Tuesday, July 22, 2014

30 Days of Fatale: Tom's Song and Hank's Book.

Fatale #19
released January 8, 2014
no preview available

The year opened with a bang  for Ed Brubaker and Sean Phillips.  We had the conclusion of Book 4, "Pray for Rain;" the first deluxe hardcover was announced for March; and in the back pages of issue #19, Brubaker alluded to a big announcement for that very next day, at the 2014 Image Expo.  We covered the breaking news at length:  Brubaker and Phillips' five-year deal at Image, to produce whatever they want; the conclusion of Fatale with issue #24; and the first series under the five-year contract, The Fade Out.

Fatale #19 was eventful as well, with the Seattle story colliding head-on into Nicolas' present-day troubles.  The first time I read the arc in monthly issues, I missed some of the key details, misreading that the song for the violent video shoot was for the song Jo inspired Tom to write.  It wasn't:  the video was for another song entirely, evidently produced from old, remastered demos while Tom was lost in his own world. 

Amsterdam had a single hit, a song called "Flow My Tears."  A deal with a major record label, Sub-track Records (acquired by the Bishop), led to the band's purchasing a mansion with a detached garage, but by the time they encountered Jo, the band could barely afford the property taxes.  With the songwriter Tom lost in his own world and the band facing both bankruptcy and irrelevance as a one-hit wonder, Amsterdam fell back on old demos, being remastered for the next release.  Presumably the video is for one of the remastered demos.

The video never saw the light of day:  the Bishop got a hold of the video and killed everyone who had seen it, keeping the display of Jo's power to himself.

Tom's song also disappeared, for an entirely different reason:  Jo appears to have recovered the demo tape when she went back to the mansion and rescued Lance from the serial killer Wulf.

That song that Nicolas remembers Amsterdam for is probably "Flow My Tears," their one and only hit.  The song went back onto the charts after the massacre at the mansion, the "satanic sex murder" for which Lance was blamed.

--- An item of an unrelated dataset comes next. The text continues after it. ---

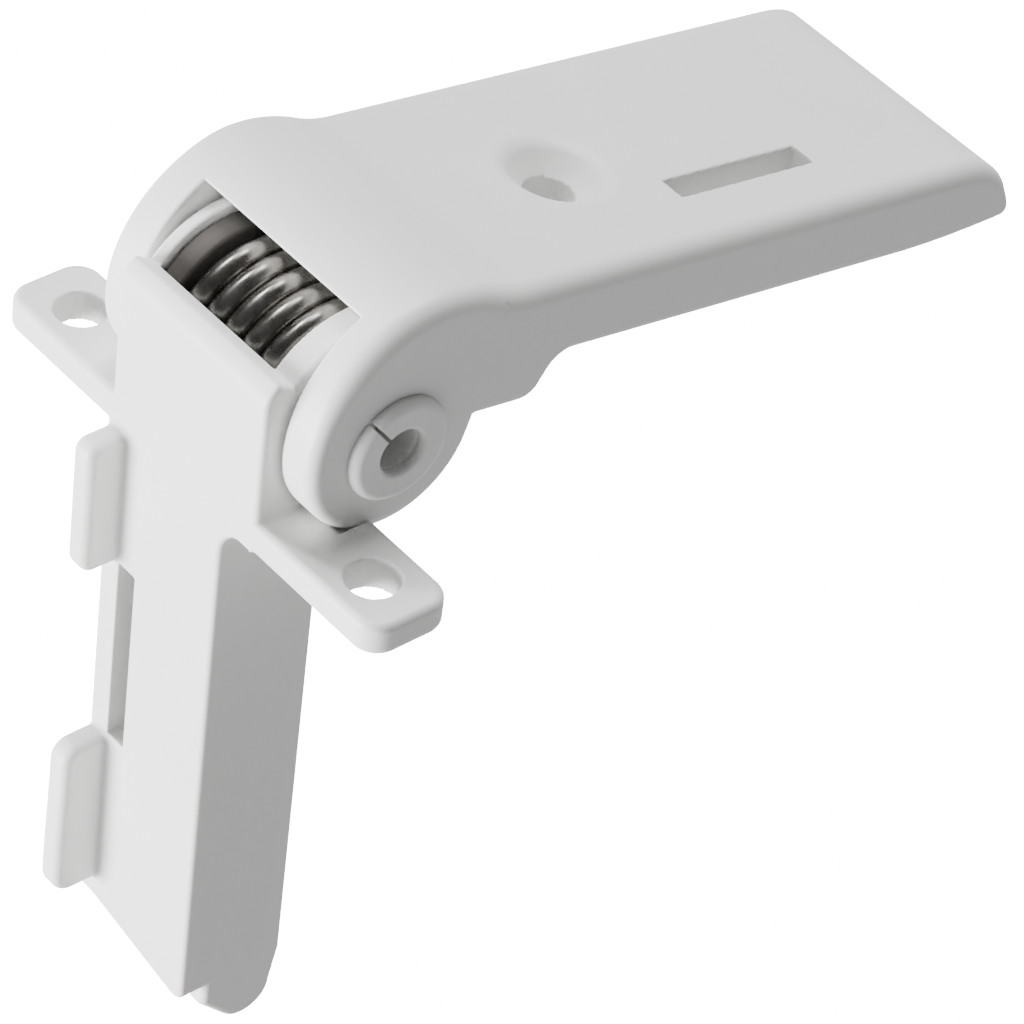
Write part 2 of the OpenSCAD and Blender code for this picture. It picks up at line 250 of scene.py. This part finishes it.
def edge_round(x, y, n):
    """Rounding of the leaf's side edges: wider along the top and over the knuckles, small at the tip."""
    top = np.where(y > 10, ramp(n, 6.5, 8.5), ramp(n, 2, 8.5))
    top = top * np.where(x > 0, 1, ramp(y, -1, 9))
    r = 0.6 + 1.15 * top + np.where(x > 0, 0.5, 0.1) * (1 - top) * np.maximum(ramp(-n, -2, 1), ramp(-y, 0, 4))
    return r - 0.6 * (r - 0.6) * ramp(y, 60, 65)


def leaf(x, yw, zw):
    """The leaf at its slope, less the gap over the spring, the screw hole, the slot and the wire's hole."""
    y = yw * math.cos(SLOPE) - zw * math.sin(SLOPE)
    n = yw * math.sin(SLOPE) + zw * math.cos(SLOPE)
    solid = both(leaf_side(y, n), np.abs(x) - LEAF_HALF, edge_round(x, y, n))
    ring = np.hypot(y, n) - SKIN_R
    away = np.maximum((y + 3.404) * 0.5786 + (n - 10.478) * 0.8156, y + 0.2)
    below = np.maximum(y + 0.2, n - 8.6)
    gap = np.minimum(np.minimum(ring, away), below)
    solid = less(solid, np.maximum(gap, np.abs(x) - CHEEK_IN), 0.3)
    screw = np.hypot(x - 0.47, y - 24.1) - 2.2
    sink = np.maximum((screw - (n - 9.51)) * 0.7071, 9.0 - n)
    solid = less(solid, np.minimum(sink, screw), 0.6)
    slot = np.maximum(rect(x, y, 4.97, 7.47, 31.9, 46.6, 0.15), 4.0 - n)
    solid = less(solid, slot, 0.15)
    wire_hole = np.maximum(np.hypot(x - 5.334, n - 7.45) - 1.4, span(y, 0.0, 20.5))
    return less(solid, np.minimum(wire_hole, np.hypot(y, n) - PIN_R + 0.03), 0.15)


# ---------------------------------------------------------------- base
# The toe is two rounds, a foot and a tip. TOE_TURN points square out of the edge that runs under both.
FOOT_Y, FOOT_Z, FOOT_R = -2.75, -66.65, 2.74
TIP_Y, TIP_Z, TIP_R = -5.2, -65.3, 2.0
TO_TIP = (TIP_Y - FOOT_Y, TIP_Z - FOOT_Z)
TOE_TURN = math.atan2(TO_TIP[1], TO_TIP[0]) + math.acos(0.75 / math.hypot(*TO_TIP))
TOE_COS, TOE_SIN = math.cos(TOE_TURN), math.sin(TOE_TURN)


def lip_side(y, z):
    """Side view of the front wall's lip under the window."""
    front = FRONT - y
    crown = -0.2419 * y + 0.9703 * z - 8.771
    fall = 0.5837 * y + 0.812 * z - 0.741
    return both(both(front, crown, 1.8), fall, 0.3)


def barrel(x, y, z):
    """A round about the pin axis, joined to the front wall and the block under it."""
    wall = np.maximum.reduce([lip_side(y, z), y - REAR, EAR_LOW - z])
    wall = np.where(z > 0, np.maximum(wall, y + 6.0), wall)
    return both(np.minimum(wall, np.hypot(y, z) - BARREL_R), np.abs(x) - BARREL_HALF, 0.5)


def screw_ears(x, y, z):
    """Both ears with their holes, scooped out where the knuckle cheeks turn over them."""
    plan = rect(x, y, -24.4, 24.1, FRONT, EAR_BACK, 2.3)
    ears = both(plan, span(z, EAR_LOW, EAR_TOP), 0.7)
    ears = less(ears, np.hypot(np.abs(x) - 19.05, y + 5.8) - 2.25, 0.14)
    return less(ears, np.maximum(np.hypot(y, z) - 8.3, np.abs(np.abs(x) - 11.6) - 2.04), 0.1)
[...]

(Presumably those remastered demos were released posthumously to capitalize on the scandal -- released, that is, without the demo for Jo's song and without Jo's video.)

In Nicolas' words, Amsterdam was notorious for being "the grunge band who worshipped the devil" and whose lead singer "murdered his friends and disappeared."  Like Tom's girlfriend Darcy, the Seattle police officer Wulf was probably considered a victim of the killing spree, and his numerous murders probably went unsolved.

Josephine probably recovered the demo tape to protect herself, so -- unlike the Bishop's eyes and the Bishop's book from the first two arcs -- this song is probably not central to the series' conclusion.  "Pray for Rain" differs from the first two arcs in other ways as well:  there's no direct encounter between Josephine and the Bishop, altering Jo's trajectory and disfiguring the Bishop further.

Clearly, the arc is still important to the overall story, not just because of where Nicolas begins in the final arc, but because Lance apparently has more of a role to play in the Bishop's plans for tracking and trapping Josephine.

This arc also probably revealed as much as we'll ever know about the fate of Hank Raines' early novel, "The Losing Side of Eternity."   Lance published the book, telling Nicolas that he removed the passages that echoed Tom's song, as a way to protect Josephine.

How did he get the manuscript?  Did he send the unnamed woman to find and seduce Dominic and take the manuscript, only to abduct him later?  That seems too convoluted and too much of a team effort for the loner that Lance had become, so I'm guessing the woman ripped off Dominic on her own, and Lance found her later, perhaps as she was trying to figure out what to do with the manuscript.  

Lance murdered the woman for the manuscript, and he apparently found out that Dominic was falsely accused of the woman's murder.  He edited the manuscript and had the book printed by a small publisher who would claim to have bought the book from Nicolas:  either Lance ran the publishing company or (more likely) he impersonated Nicolas, selling the manuscript and shipping copies of the book to fund and obscure his plan to find Josephine.

Pretending to be Nicolas helped ensure the open-and-shut case against the real Nicolas Lash, keeping him in custody until Lance broke him out for his own purposes.

The story arc ends with Nicolas in an even worse place than where he began:  facing torture in Lance's basement rather than facing prosecution for a murder he didn't commit.

Help will come in the next issue, but we still won't know until the series' end whether that was a true rescue or just a temporary reprieve.